Scrooge or saviour? Martin Creed sings It’s You. Photograph: Martin Creed
Christmas is a time for thinking about the fundamental isolation of being human, if you are Martin Creed. The artist who made the lights go on and off appears in a succession of Christmassy hats and jumpers in the music video for his song It’s You, beside a Christmas tree, with a small dog in his arms, accompanied by a serious-looking family and a choir featuring two young women dressed as angels. He sings:
It’s you in the front
And it’s you at the back
It’s you
It’s you
It’s you.
This might be momentarily mistaken for a love song, until you see the infinite weariness in Creed’s face. It’s not a lover’s melancholy. It is more like the look on Macbeth’s face when he contemplates tomorrow, and tomorrow, and tomorrow.
Creed’s Christmas song – showing in the window of the Hauser and Wirth gallery in London’s West End – is hilarious. The contrast between the seasonal setting and angelic choir, and the strange, arty bleakness of Creed’s lyrics and deadpan delivery, is a treat. This really would make a great Christmas No 1. It’s deliberately weird, artistically weird, rather than just plain weird like the Jeremy Corbyn Christmas single with its strangely totalitarian idolatry of the Labour leader, sounding like a carol from North Korea. I’d say Cuba, but the music is better there.
Having recently heard a punk choir at Islington’s Union Chapel turn the Velvet Underground’s Sunday Morning into a Christmas carol, I thought that was probably the artistic limit of Christmas songs for this year, until I laughed out loud at Creed’s unmerry masterpiece. It is a joke about sentimentality. Where tacky Christmas songs pile on fake feeling and kitsch emotion, Creed explores how feelgood culture works. The harmonies and soft lighting, communal togetherness and apparent piety of It’s You all help to create a warmhearted illusion. Only gradually do you realise how wrong it all is: he’s depressed, the angels and family all look just as isolated in themselves, and the song is not affirmative, it’s grimly ironic.
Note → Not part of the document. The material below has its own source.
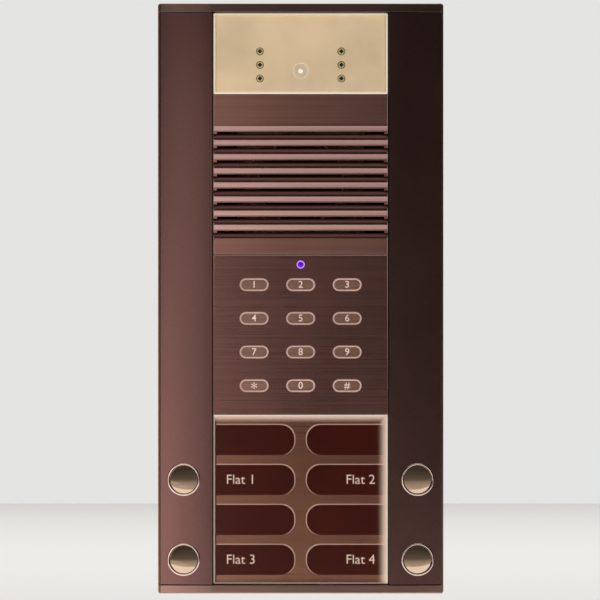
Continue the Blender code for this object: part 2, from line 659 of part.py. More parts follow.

Just as Creed’s sculptural objects are bluntly, crassly real – a ball of paper, a lot of balloons – he moves words about with nervous, repetitive anxiety. It’s you, it’s you, it’s you.
In the 19th century, Charles Dickens observed a society so selfish and mean that he invented the ghosts of Christmas past, present and future to scare Scrooge into a love of humanity. Today, perhaps our bloated Christmas season deserves the opposite. We inhabit a fake, unreal community of online oversharing and warm-hearted TV commercials. When community means chatting online about the latest sentimental ad for supermarket seasonal fare, perhaps what the world needs now is Creed’s anti-carol.
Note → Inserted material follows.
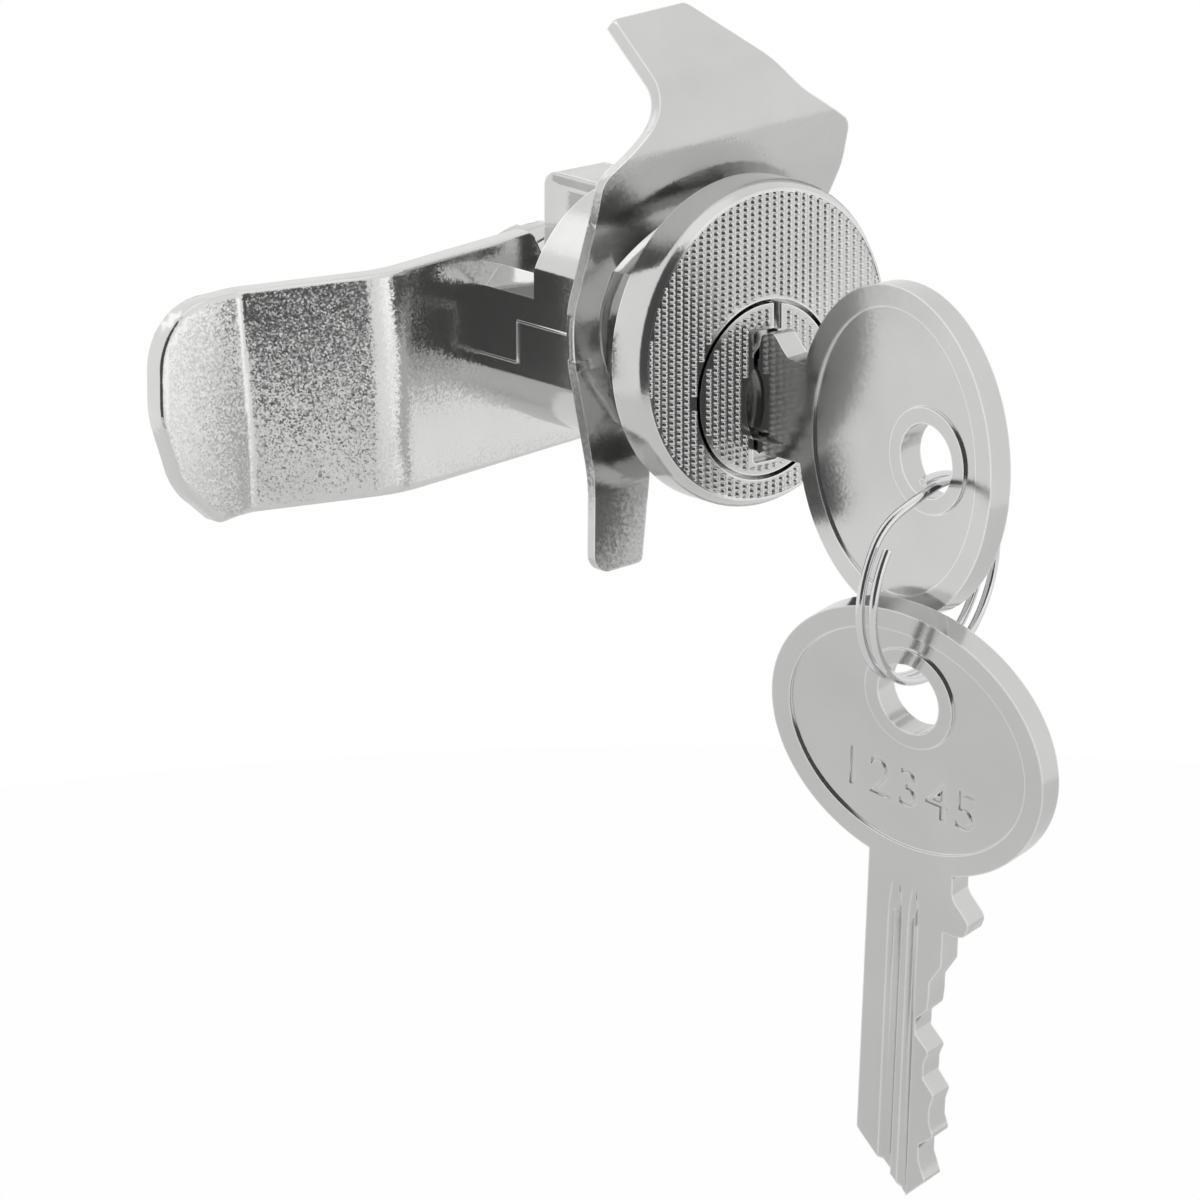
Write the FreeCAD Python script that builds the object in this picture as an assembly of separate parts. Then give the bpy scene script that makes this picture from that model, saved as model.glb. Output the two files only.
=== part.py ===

You are not a crowd. You are an individual, and your actual human experience is bounded by that. It’s you in the front and at the back. You all around.
Perhaps this is a love song after all, and perhaps it contains hope and faith. For it is healthy and dignified to know that you are you. Love can only happen between conscious individuals. So can true community. It’s you, it’s you, it’s you – out there in the silent night.